Like most writers, I have had ideas that marinate and slowly reveal themselves. I’ve had ideas that appear in a flash. I’ve had ideas that have scratched at me for years. When they are floating around my head, ideas can be so exciting and special. When I’ve finally sat down with those ideas—when I’ve finally let them leave my brain and make their way onto the page, they can also be deeply disappointing. It is the worst round of Pictionary ever. It is hard to reconcile the gap between what I imagine and what I’m able to craft on the page.

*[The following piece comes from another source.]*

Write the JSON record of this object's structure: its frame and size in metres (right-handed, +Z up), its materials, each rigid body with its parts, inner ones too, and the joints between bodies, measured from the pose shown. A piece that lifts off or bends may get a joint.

So this is what I find helpful sometimes: I set a timer for ten minutes and I write whatever comes out. Then I share it with a dozen other people and they don’t tell me what is good or bad. They don’t tell me what is working or what isn’t working. They tell me what resonated with them, whether it is an image or phrase or a character. There is not always something that resonates with them, and that is okay. I have only given that idea ten minutes of my time. What I find helpful is giving myself the space to make something without any expectations. To give an idea or a story the room to be. To witness it and notice the parts that draw other people in.
This isn’t what I have always done. This is what I found when, struggling with writer’s block six years ago, I went to the first gathering of a writing meetup in Brookline. The organizer gave us the prompt “stoplight” and the five of us strangers had very different ideas. An older person from Quincy wrote from the perspective of the stoplight. A younger person working in tech wrote about a stoplight in the rain. I wrote about how stoplights tell people what to do. It was so fascinating to see what our brains could come up with in such a short amount of time. It was even more fascinating to see how encouraged we were by sharing our young ideas with each other.
We were giving ourselves permission to write—because writing is hard enough. What we had in common is that we were all trying to share the tiny unspoken parts of ourselves in our own tiny ways. We were trying to be vulnerable with one another.
We were vulnerable when we took a prompt and started to write the first thing that came to our head. When we wrote that idea to the fullest possibility we could in ten minutes. We were vulnerable when we nurtured that idea without any expectations. We were vulnerable when we chose to share that tiny idea with people we didn’t know and asked them, “Do you see a part of yourselves in this part of me?”
We are vulnerable when we trust people to answer.